## PROMPT
Starting at the line containing "jog_x = CENTRE_ROD_X + ROD_JOG", please quote every line up to and including the line containing "nodes[node].hide_render = nodes[node].hide_viewport", exactly, and nothing beyond.

## DATA

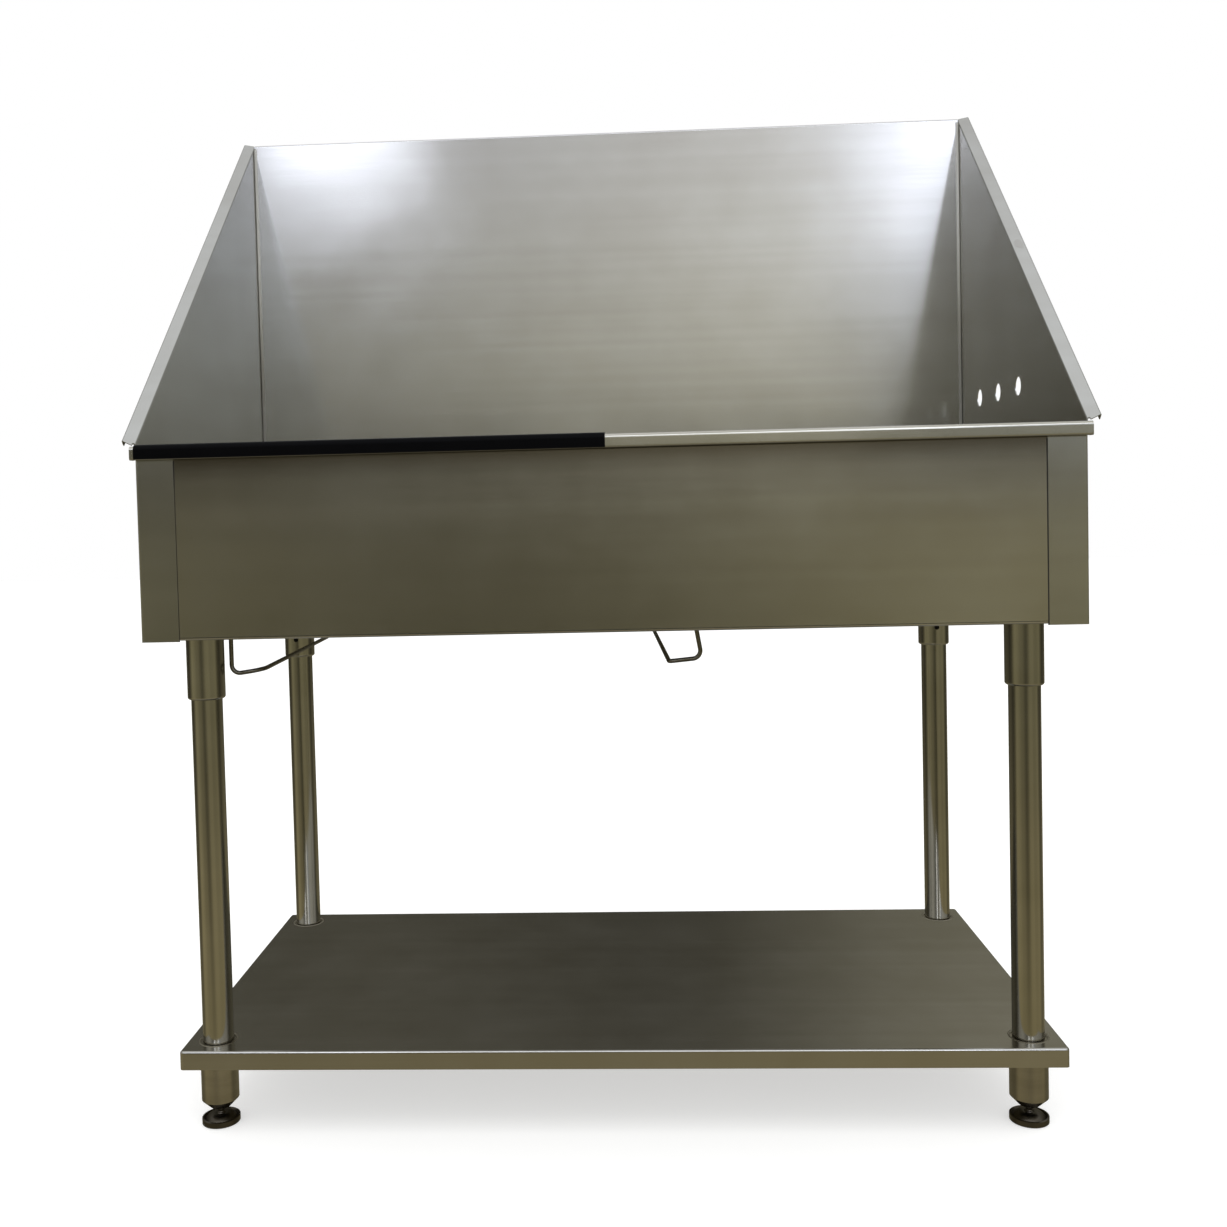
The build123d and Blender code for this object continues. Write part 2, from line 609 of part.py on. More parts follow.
screw_solids = []
for place, (leg_x, leg_y) in LEGS.items():
    inward = 1 if leg_y < BASIN_MID_Y else -1
    screw_face = Plane(
        origin=(leg_x, leg_y + inward * SOCKET_RADIUS, SCREW_HEIGHT), z_dir=(0, inward, 0)
    )
    with BuildPart() as leg_socket:
        with BuildSketch(Plane.XY.offset(SOCKET_FLOOR)):
            with Locations((leg_x, leg_y)):
                Circle(SOCKET_RADIUS)
        extrude(amount=CHANNEL_FLOOR - SOCKET_FLOOR)
        fillet(leg_socket.edges().group_by(Axis.Z)[0], SOCKET_LIP)
        with BuildSketch(Plane.XY.offset(CHANNEL_FLOOR)):
            with Locations((leg_x, leg_y)):
                RectangleRounded(CHANNEL_WIDTH, SOCKET_PLATE_WIDTH, SOCKET_LIP)
        extrude(amount=-SOCKET_PLATE)
        with BuildSketch(Plane.XY.offset(SOCKET_FLOOR)):
            with Locations((leg_x, leg_y)):
                Circle(SOCKET_BORE)
        extrude(amount=SOCKET_CEILING - SOCKET_FLOOR, mode=Mode.SUBTRACT)
        with Locations(screw_face):
            Hole(SCREW_RADIUS, depth=SOCKET_RADIUS - SOCKET_BORE / 2)
    save(leg_socket, f"leg_socket_{place}")

    with BuildPart() as set_screw:
        tip = leg_y + inward * LEG_RADIUS
        length = SOCKET_RADIUS - LEG_RADIUS - SCREW_RECESS
        with BuildSketch(Plane(origin=(leg_x, tip, SCREW_HEIGHT), z_dir=(0, inward, 0))):
            Circle(SCREW_RADIUS)
        extrude(amount=length)
        with BuildSketch(
            Plane(origin=(leg_x, tip + inward * length, SCREW_HEIGHT), z_dir=(0, inward, 0))
        ):
            RegularPolygon(SCREW_HEX / 2, 6, major_radius=False)
        extrude(amount=-length / 2, mode=Mode.SUBTRACT)
    screw_solids.append(set_screw.part)

    with BuildPart() as leg:
        with BuildSketch(Plane.XY.offset(LEG_SEAT)):
            with Locations((leg_x, leg_y)):
                Circle(LEG_RADIUS)
                Circle(LEG_RADIUS - LEG_WALL, mode=Mode.SUBTRACT)
        extrude(amount=SOCKET_CEILING - LEG_SEAT)
    save(leg, f"leg_{place}")

with BuildPart() as socket_set_screws:
    for solid in screw_solids:
        add(solid)
save(socket_set_screws, "socket_set_screws")

# ---- shelf: an upside-down pan with folded hems, and its stiffener ----
SHELF_FRONT = LEG_FRONT_Y - SHELF_MARGIN
SHELF_BREADTH = LEG_BACK_Y - LEG_FRONT_Y + 2 * SHELF_MARGIN
SHELF_LENGTH = 2 * (LEG_X + SHELF_MARGIN)
SHELF_MID_Y = SHELF_FRONT + SHELF_BREADTH / 2
SHELF_BOTTOM = SHELF_HEIGHT - SHELF_EDGE

with BuildPart() as shelf:
    with BuildSketch(Plane.XY.offset(SHELF_BOTTOM)):
        with Locations((0, SHELF_MID_Y)):
            RectangleRounded(SHELF_LENGTH, SHELF_BREADTH, SHELF_CORNER)
    extrude(amount=SHELF_EDGE)
    fillet(shelf.edges().group_by(Axis.Z)[-1], SHELF_BEND)
    with BuildSketch(Plane.XY.offset(SHELF_BOTTOM + SHELF_SHEET)):
        with Locations((0, SHELF_MID_Y)):
            RectangleRounded(
                SHELF_LENGTH - 2 * SHELF_SHEET,
                SHELF_BREADTH - 2 * SHELF_SHEET,
                SHELF_CORNER - SHELF_SHEET,
            )
    extrude(amount=SHELF_EDGE - 2 * SHELF_SHEET, mode=Mode.SUBTRACT)
    with BuildSketch(Plane.XY.offset(SHELF_BOTTOM)):
        with Locations((0, SHELF_MID_Y)):
            Rectangle(SHELF_LENGTH - 2 * SHELF_HEM, SHELF_BREADTH - 2 * SHELF_HEM)
    extrude(amount=SHELF_SHEET, mode=Mode.SUBTRACT)
    with BuildSketch(Plane.XY.offset(SHELF_HEIGHT)):
        with Locations(*LEGS.values()):
            Circle(LEG_RADIUS + SHELF_HOLE_CLEARANCE)
    extrude(amount=-2 * SHELF_SHEET, mode=Mode.SUBTRACT)
save(shelf, "shelf")

with BuildPart() as shelf_stiffener:
    half = STIFFENER_WIDTH / 2
    low = SHELF_UNDERSIDE - STIFFENER_DROP
    outline = [
        (SHELF_MID_Y + half + STIFFENER_FLANGE, SHELF_UNDERSIDE),
        (SHELF_MID_Y + half, SHELF_UNDERSIDE),
        (SHELF_MID_Y + half, low),
        (SHELF_MID_Y - half, low),
        (SHELF_MID_Y - half, SHELF_UNDERSIDE),
        (SHELF_MID_Y - half - STIFFENER_FLANGE, SHELF_UNDERSIDE),
    ]
    bends = [SHELF_BEND, SHELF_BEND - SHELF_SHEET, SHELF_BEND - SHELF_SHEET, SHELF_BEND]
    stiffener_length = SHELF_LENGTH - 2 * STIFFENER_END_GAP
    with BuildSketch(Plane.YZ.offset(-stiffener_length / 2)):
        add(folded_section(outline, bends, SHELF_SHEET))
    extrude(amount=stiffener_length)
save(shelf_stiffener, "shelf_stiffener")

# ---- adjustable feet: sleeve, threaded stem, swivel pad and rubber tread ----
for place, (leg_x, leg_y) in LEGS.items():
    leg_plane = Plane(origin=(leg_x, leg_y, 0), x_dir=(1, 0, 0), z_dir=(0, -1, 0))
    leg_axis = Axis((leg_x, leg_y, 0), (0, 0, 1))

    with BuildPart() as foot_sleeve:
        with BuildSketch(leg_plane):
            with BuildLine():
                Polyline(
                    (SOCKET_BORE, SHELF_UNDERSIDE),
                    (SLEEVE_RADIUS, SHELF_UNDERSIDE),
                    (SLEEVE_RADIUS, SLEEVE_STRAIGHT_END),
                    (SLEEVE_TIP_RADIUS, SLEEVE_TIP),
                    (STEM_RADIUS + STEM_CLEARANCE, SLEEVE_TIP),
                    (STEM_RADIUS + STEM_CLEARANCE, LEG_SEAT),
                    (SOCKET_BORE, LEG_SEAT),
                    close=True,
                )
            make_face()
        revolve(axis=leg_axis)
    save(foot_sleeve, f"foot_sleeve_{place}")

    with BuildPart() as foot_stem:
        ball_meets_neck = BALL_HEIGHT + sqrt(BALL_RADIUS**2 - BALL_NECK**2)
        with BuildSketch(leg_plane):
            with BuildLine():
                ThreePointArc(
                    (0, BALL_HEIGHT - BALL_RADIUS),
                    (BALL_RADIUS, BALL_HEIGHT),
                    (BALL_NECK, ball_meets_neck),
                )
                Polyline(
                    (BALL_NECK, ball_meets_neck),
                    (BALL_NECK, ball_meets_neck + NECK_LENGTH),
                    (STEM_RADIUS, ball_meets_neck + NECK_LENGTH + NECK_SHOULDER),
                    (STEM_RADIUS, STEM_TOP - STEM_CHAMFER),
                    (STEM_RADIUS - STEM_CHAMFER, STEM_TOP),
                    (0, STEM_TOP),
                    (0, BALL_HEIGHT - BALL_RADIUS),
                )
            make_face()
        revolve(axis=leg_axis)
    save(foot_stem, f"foot_stem_{place}")

    with BuildPart() as foot_pad:
        socket_radius = BALL_RADIUS + BALL_CLEARANCE
        mouth = sqrt(socket_radius**2 - (PAD_HUB_HEIGHT - BALL_HEIGHT) ** 2)
        base = TREAD_THICKNESS
        foot_of_socket = sqrt(socket_radius**2 - (BALL_HEIGHT - base) ** 2)
        hub_top = Vector(PAD_HUB_RADIUS, PAD_HUB_HEIGHT)
        dish_edge = Vector(PAD_RADIUS - PAD_RIM_WIDTH, PAD_DISH)
        with BuildSketch(leg_plane):
            with BuildLine():
                Line((mouth, PAD_HUB_HEIGHT), hub_top)
                SagittaArc(hub_top, dish_edge, PAD_HUB_FLARE)
                Polyline(
                    dish_edge,
                    (PAD_RADIUS - PAD_RIM_WIDTH / 2, PAD_RIM_HEIGHT),
                    (PAD_RADIUS, PAD_RIM_HEIGHT - PAD_EDGE),
                    (PAD_RADIUS, PAD_LIFT),
                    (TREAD_RADIUS, PAD_LIFT),
                    (TREAD_RADIUS, base),
                    (foot_of_socket, base),
                )
                ThreePointArc(
                    (foot_of_socket, base),
                    (socket_radius, BALL_HEIGHT),
                    (mouth, PAD_HUB_HEIGHT),
                )
            make_face()
        revolve(axis=leg_axis)
    save(foot_pad, f"foot_pad_{place}")

    with BuildPart() as foot_tread:
        with BuildSketch():
            with Locations((leg_x, leg_y)):
                Circle(TREAD_RADIUS)
                Circle(BALL_RADIUS, mode=Mode.SUBTRACT)
        extrude(amount=TREAD_THICKNESS)
    save(foot_tread, f"foot_tread_{place}")


# ---- bent rods under the basin, trimmed where they meet the floor ----
def build_rod(points, radii):
    """A round rod along filleted straight runs, cut off where it is welded to the floor."""
    with BuildPart() as rod:
        with BuildLine() as route:
            FilletPolyline(*points, radius=radii)
        with BuildSketch(Plane(origin=route.line @ 0, z_dir=route.line % 0)):
            Circle(ROD_RADIUS)
        sweep()
        add(floor_form.part, mode=Mode.SUBTRACT)
    return rod


rod_x = -LEG_X + CHANNEL_WIDTH / 2 + ROD_RADIUS
turn_x = rod_x + ROD_JOG
rod_front = APRON_Y + LEFT_ROD_FRONT
rod_back = BACK_Y - LEFT_ROD_BACK
rod_low = FLOOR_EDGE - LEFT_ROD_DROP
left_hanger_rod = build_rod(
    [
        (rod_x, rod_front, FLOOR_EDGE),
        (rod_x, rod_front, rod_low),
        (turn_x, rod_front, rod_low + LEFT_ROD_CLIMB),
        (turn_x - LEFT_ROD_DRIFT, rod_back, rod_low + LEFT_ROD_CLIMB),
        (turn_x - LEFT_ROD_DRIFT, rod_back, FLOOR_EDGE),
    ],
    [ROD_BEND, LEFT_ROD_TURN, ROD_BEND],
)
save(left_hanger_rod, "left_hanger_rod")

jog_x = CENTRE_ROD_X + ROD_JOG
jog_y = APRON_Y + CENTRE_ROD_FRONT
end_y = BACK_Y - CENTRE_ROD_BACK
run_z = FLOOR_EDGE - CENTRE_ROD_DROP
centre_hanger_rod = build_rod(
    [
        (jog_x - CENTRE_ROD_LEAN, jog_y, FLOOR_EDGE),
        (jog_x, jog_y, run_z + CENTRE_ROD_CLIMB),
        (CENTRE_ROD_X, jog_y, run_z),
        (CENTRE_ROD_X - CENTRE_ROD_DRIFT, end_y, run_z),
        (CENTRE_ROD_X - CENTRE_ROD_DRIFT, end_y, FLOOR_EDGE),
    ],
    [ROD_BEND, CENTRE_ROD_TURN, ROD_BEND],
)
save(centre_hanger_rod, "centre_hanger_rod")
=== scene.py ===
"""Finishes for a free-standing stainless laundry sink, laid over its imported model."""

from math import cos, pi, radians, sin, sqrt

import bmesh
import bpy
from mathutils import Matrix, Vector


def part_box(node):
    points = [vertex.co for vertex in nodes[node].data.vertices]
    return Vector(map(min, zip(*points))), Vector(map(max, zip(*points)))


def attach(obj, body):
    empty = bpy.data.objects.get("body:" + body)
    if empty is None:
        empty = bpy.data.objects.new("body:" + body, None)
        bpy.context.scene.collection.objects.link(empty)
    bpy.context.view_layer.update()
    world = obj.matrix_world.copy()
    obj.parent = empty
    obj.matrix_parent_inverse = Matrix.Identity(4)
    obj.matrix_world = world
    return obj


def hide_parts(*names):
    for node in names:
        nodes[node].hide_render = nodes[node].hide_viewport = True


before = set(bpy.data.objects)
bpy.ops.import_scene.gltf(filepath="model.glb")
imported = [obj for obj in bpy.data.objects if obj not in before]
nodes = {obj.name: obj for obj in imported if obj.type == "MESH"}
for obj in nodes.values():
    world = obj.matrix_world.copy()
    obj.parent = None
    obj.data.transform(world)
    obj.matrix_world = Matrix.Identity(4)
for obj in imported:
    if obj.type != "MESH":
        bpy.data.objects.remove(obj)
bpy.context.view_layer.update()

MM = 0.001
CORNERS = ("front_left", "front_right", "back_left", "back_right")
SIDES = (("left", -1), ("right", 1))


# ---------------------------------------------------------------- materials
def srgb(code):
    """An sRGB hex value as the linear colour that shaders want."""
    channels = [int(code[i : i + 2], 16) / 255 for i in (1, 3, 5)]
    linear = [c / 12.92 if c <= 0.04045 else ((c + 0.055) / 1.055) ** 2.4 for c in channels]
    return (*linear, 1.0)


def add_node(tree, kind, inputs=None, stops=(), **settings):
    """Adds one node.

    inputs are values or sockets to link, stops are the places and colours along a
    colour ramp, and settings are the node's own options.
    """
    node = tree.nodes.new(kind)
    for name, value in settings.items():
        setattr(node, name, value)
    for socket, value in (inputs or {}).items():
        if isinstance(value, bpy.types.NodeSocket):
            tree.links.new(value, node.inputs[socket])
        else:
            node.inputs[socket].default_value = value
    if stops:
        along = node.color_ramp.elements
        while len(along) < len(stops):
            along.new(0.5)
        for stop, (position, colour) in zip(along, stops):
            stop.position = position
            stop.color = colour
    return node


def new_material(name):
    """An empty node material with its output and its shader."""
    material = bpy.data.materials.new(name)
    material.use_nodes = True
    tree = material.node_tree
    tree.nodes.clear()
    output = add_node(tree, "ShaderNodeOutputMaterial")
    shader = add_node(tree, "ShaderNodeBsdfPrincipled")
    tree.links.new(shader.outputs["BSDF"], output.inputs["Surface"])
    return material, tree, shader


BAND_TO_LINE = 25  # how much wider one pass of the belt is than one line
CLOUD_SIZE = 120 * MM  # cloudy patches, where hands and cloths have been
CLOUDS_IN_TONE = 0.6
CLOUDS_IN_GLOSS = 0.45
TONE_FROM, TONE_TO = 0.32, 0.68  # the noise values between which the colour changes
WEAR_FROM, WEAR_TO = 0.35, 0.65
GLOSS_SPREAD = 0.12  # share by which the roughness varies
SWAY_SIZE = 260 * MM
SWAY_HEIGHT = 3.0 * MM
LINE_DEPTH = 0.02 * MM
SHADE_COLOUR = "#4A3D22"  # painted shade: a brown tone that the steel's colour is mixed towards where it is shaded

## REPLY
jog_x = CENTRE_ROD_X + ROD_JOG
jog_y = APRON_Y + CENTRE_ROD_FRONT
end_y = BACK_Y - CENTRE_ROD_BACK
run_z = FLOOR_EDGE - CENTRE_ROD_DROP
centre_hanger_rod = build_rod(
    [
        (jog_x - CENTRE_ROD_LEAN, jog_y, FLOOR_EDGE),
        (jog_x, jog_y, run_z + CENTRE_ROD_CLIMB),
        (CENTRE_ROD_X, jog_y, run_z),
        (CENTRE_ROD_X - CENTRE_ROD_DRIFT, end_y, run_z),
        (CENTRE_ROD_X - CENTRE_ROD_DRIFT, end_y, FLOOR_EDGE),
    ],
    [ROD_BEND, CENTRE_ROD_TURN, ROD_BEND],
)
save(centre_hanger_rod, "centre_hanger_rod")
=== scene.py ===
"""Finishes for a free-standing stainless laundry sink, laid over its imported model."""

from math import cos, pi, radians, sin, sqrt

import bmesh
import bpy
from mathutils import Matrix, Vector


def part_box(node):
    points = [vertex.co for vertex in nodes[node].data.vertices]
    return Vector(map(min, zip(*points))), Vector(map(max, zip(*points)))


def attach(obj, body):
    empty = bpy.data.objects.get("body:" + body)
    if empty is None:
        empty = bpy.data.objects.new("body:" + body, None)
        bpy.context.scene.collection.objects.link(empty)
    bpy.context.view_layer.update()
    world = obj.matrix_world.copy()
    obj.parent = empty
    obj.matrix_parent_inverse = Matrix.Identity(4)
    obj.matrix_world = world
    return obj


def hide_parts(*names):
    for node in names:
        nodes[node].hide_render = nodes[node].hide_viewport = True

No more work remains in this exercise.